Once you file the witness statement you will get a court hearing date (normally in 1-2 weeks’ time) and you will need to serve the copy of the application with both the Official Receiver and the petitioning creditor.
At the hearing you will need to explain to the judge why you consider that the order should be rescinded and either the Winding up will be allowed to continue or alternatively a rescindment order will be made.
ii. Stay of Proceedings
Another possible route to reverse a winding up petition would be for an application for a ‘stay of proceedings’. This is an order by the court to stop the insolvency from proceeding any further. This application can be made at any time and the court may order that the winding up be stay either permanently or for a specific period of time.
In these cases, the Official Receiver, a Liquidator, a creditor or shareholder of the company may make this application for a stay of proceedings.
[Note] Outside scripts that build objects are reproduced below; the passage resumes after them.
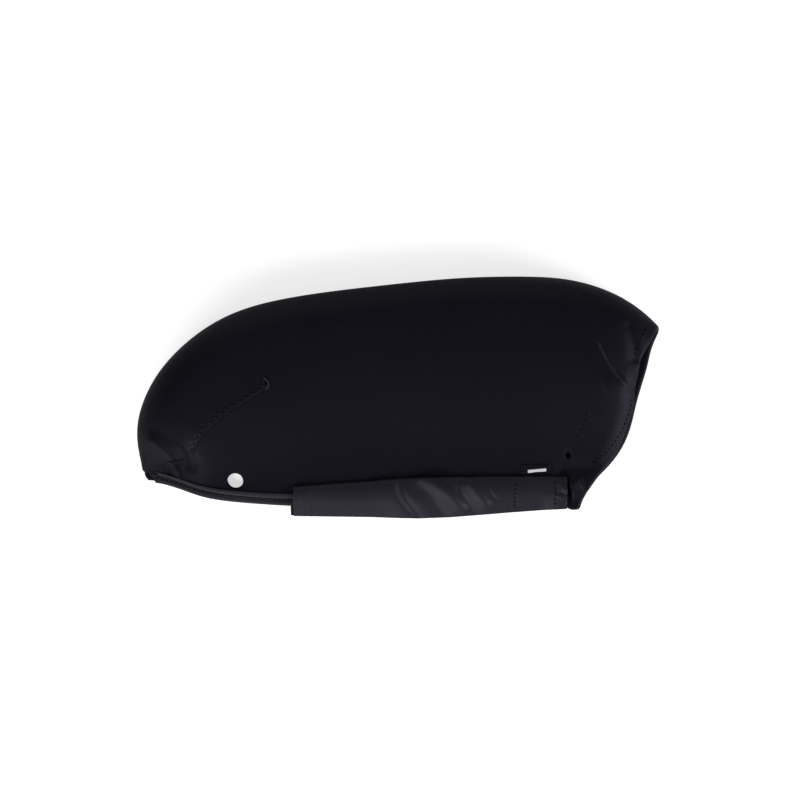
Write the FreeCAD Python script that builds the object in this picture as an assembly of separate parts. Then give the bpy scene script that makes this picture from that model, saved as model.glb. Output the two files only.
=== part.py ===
"""Neoprene handlebar mitt, lying on its back panel.

One sheet of lined neoprene is folded along a curved line, the fold, into a front and a back panel. Darts at
both ends give it its boat shape. The long edge opposite the fold is open: its left stretch is the mouth that
goes over the bar, and the rest is shut by a nylon flap with a hook patch. The short right end is the cuff for
the hand. The sheet is three solids: the back, the front with the fold, and the front's lip, which lifts.

Frame: millimetres, +X towards the cuff, +Y from the open edge to the fold, +Z up. The origin is the middle of
the footprint, on the surface that the mitt lies on.
"""

import FreeCAD, Part
import math
import os
from typing import NamedTuple

Vector = FreeCAD.Vector

# Driving dimensions, in millimetres
NEOPRENE = 3.2          # thickness of the lined neoprene
BED = -0.4              # the back panel is shaped this far below the floor, then cut flat at the floor
RIM_LIFT = 1.3          # the back panel's rim rises this much, to leave room for its binding
RIM_LIFT_START = 42.0   # and starts to rise this far inside its edge,
RIM_LIFT_REACH = 30.0   # over this length
FOLD_REACH_FRONT = 30.0 # how far the fold's roundness reaches into the front panel
FOLD_REACH_BACK = 15.0  # and into the back panel
CROWN_SHAPE = 1.5       # how long the front panel stays high before it falls to its edge
SPREAD = 0.3            # how much closer together the grid lines are near the fold
BOW_SCALE = 3125 / 108  # makes the bow's shape, share^3 (1 - share)^2, reach 1 at its highest
BACK_START = 5.0        # the back panel begins this far behind the fold
BINDING_WIDTH = 8.0
BINDING_SKIN = 0.7      # thickness of the binding tape
BINDING_GAP = 0.2       # air between the binding tape and the neoprene in it
SEAM_GAP = 0.12         # air between two layers of one body
BODY_GAP = 0.35         # air between two pieces that move apart

PIPING_WIDTH = 2.0      # the narrow tape on the front panel's edge
HEM_WIDTH = 8.0         # the cuff's turned-in hem
HEM_THICKNESS = 2.4

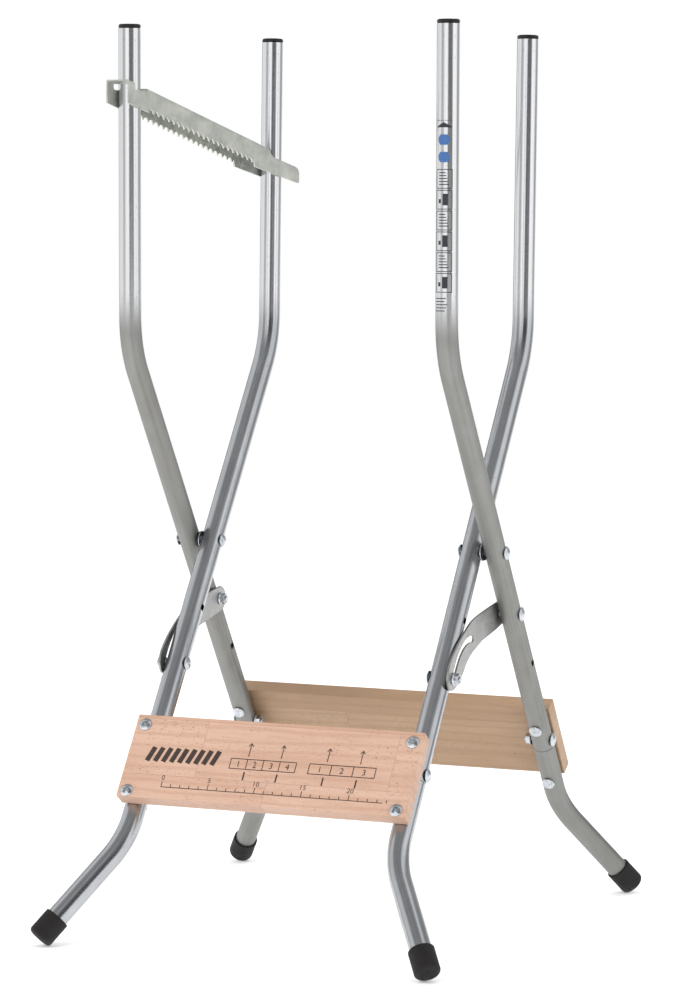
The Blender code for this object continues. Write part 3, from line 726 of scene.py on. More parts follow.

iii. Administration will Rescind a Winding up Order
A Liquidator is able to make an application for an Administration Order which will have the effect of rescinding the winding up order and will allow an Administrator to be appointed over the company provided that one of the purposes of going into Administration can be achieved.
iv. Company Voluntary Arrangement
A Liquidator can propose a Company Voluntary Arrangement and if the requisite majority of 75% of more vote in favour of the Proposal then the court will make an order to stay all proceedings in connection with the winding up.
It is therefore imperative that you act fast and as soon as you receive a statutory demand or a winding up petition that you take immediate action and contact us at AABRS for professional advice. The chances of rescuing your business are increased if you take matters in to your own hands at the earliest stage.
What Happens After a Winding up Order?
Once the order has been granted, the court will appoint an Official Receiver to act as company liquidator. The OR will deal with creditors, investigate the actions of the directors in the period running up to the insolvency, or they may recommend the appointment of an insolvency practitioner.